Moreover, the leaderships of these institutions of grassroots governance have not at all cared to take up the role of social development. This has left the field of control over social intercourse to khap panchayats. Moreover, the politicisation of these panchayats in the post-Independence period has made them indispensable vote banks. The caste-based power struggle that acquired commanding heights after Haryana attained statehood has further enhanced their value. This explains why all political parties, with the exception of the Communist Party of India (Marxist), have not cared to raise their voice against this menace.

The solution to the problem lies in further modernising the rural society through reforms in the rural education system, in resolving the crises in agriculture by giving new sources of livelihood to the marginal farmers through the development of their skills, by strengthening the PRIs and by invigorating the organisational structures of political parties.

Last, but not the least, the media can play a meaningful role by building pressure on the State government to prevent the illegal activities of khap panchayats.

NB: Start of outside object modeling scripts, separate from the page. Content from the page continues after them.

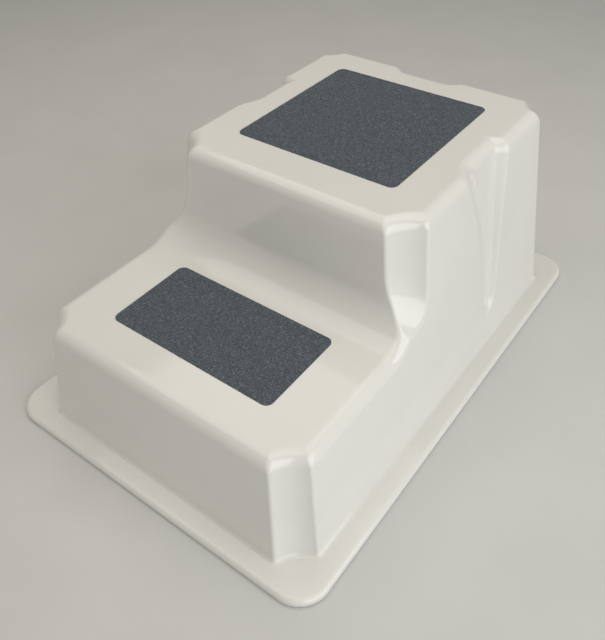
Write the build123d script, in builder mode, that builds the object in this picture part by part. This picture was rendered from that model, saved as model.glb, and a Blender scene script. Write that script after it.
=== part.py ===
"""Two-tread spa steps: a drafted one-piece moulding with a perimeter flange, a grip pad on each tread,
a stiffening panel under each tread and rubber feet under the flange.

Millimetres. X is across the steps, -Y is the side that is climbed from, +Z is up.
The origin is on the floor, under the middle of the flange.
"""

from build123d import *
import math
import os

os.makedirs("parts", exist_ok=True)

# How far cutters run on past the faces they cut, and how near counts as touching
OVERSHOOT = 40.0
TOUCH = 0.01

# Driving dimensions of the moulding
BASE_WIDTH = 635.0
BASE_LENGTH = 930.0
BASE_CORNER = 50.0
FLANGE_TOP = 14.5
LIP_RADIUS = 8.0
JUNCTION_RADIUS = 7.0
LIP_CLEARANCE = 1.5
WALL = 5.0
SIDE_MARGIN = 38.5
FRONT_MARGIN = 36.0
BACK_MARGIN = 40.0
LOWER_TREAD = 201.5
UPPER_TREAD = 378.5
RISER_SETBACK = 370.0
SIDE_DRAFT = 8.3
END_DRAFT = 8.75
RISER_DRAFT = 4.0
SWEEP_RADIUS = 58.0
EDGE_RADIUS = 19.0

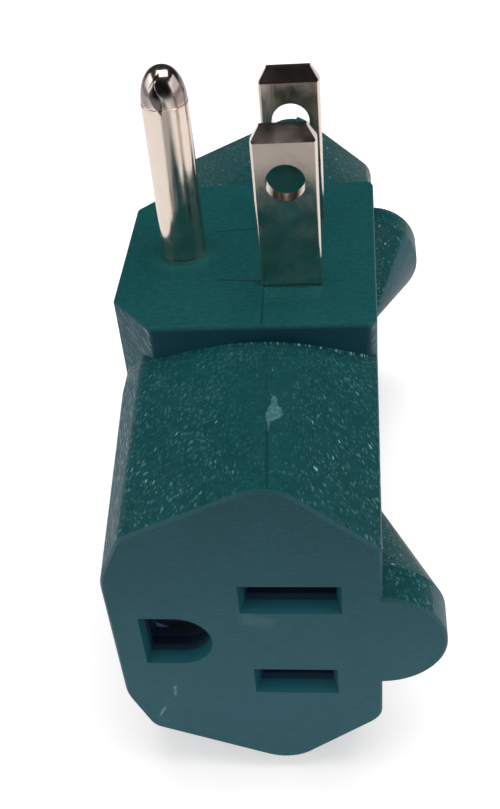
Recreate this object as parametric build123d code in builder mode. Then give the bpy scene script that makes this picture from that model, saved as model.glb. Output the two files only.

Ranbir Singh was formerly Professor of Political Science, Kurukshetra University. He is at present Consultant, Haryana Institute of Rural Development, Nilokheri.

REFERENCES

1. "Caste panchayats and the policing of marriage in Haryana: Enforcing kinship and territorial exogamy" by Prem Choudhary; Contribution to Indian Sociology (n.s.) 38, 1&2, 2004. 2. The Political System of the Jats of Northern India by M.C. Pradhan; Oxford University Press, Delhi, 1996. 3. "The Rural Elites and Multi Village Panchayats in Haryana - The Case of Chaubisi in District Rohtak" by Khajan Singh Sangwan; PhD thesis (unpublished); Department of Sociology, Panjab University, Chandigarh, 1996. 4. Letter dated December 12, 2006, by Surat Singh addressed to Prof. Ranbir Singh, HIRD, Nilokheri. 5. "Khap Panchayaton ki Badalti Bhumika" by Ranbir Singh; Dainik Bhaskar, Chandigarh, December 15, 2004.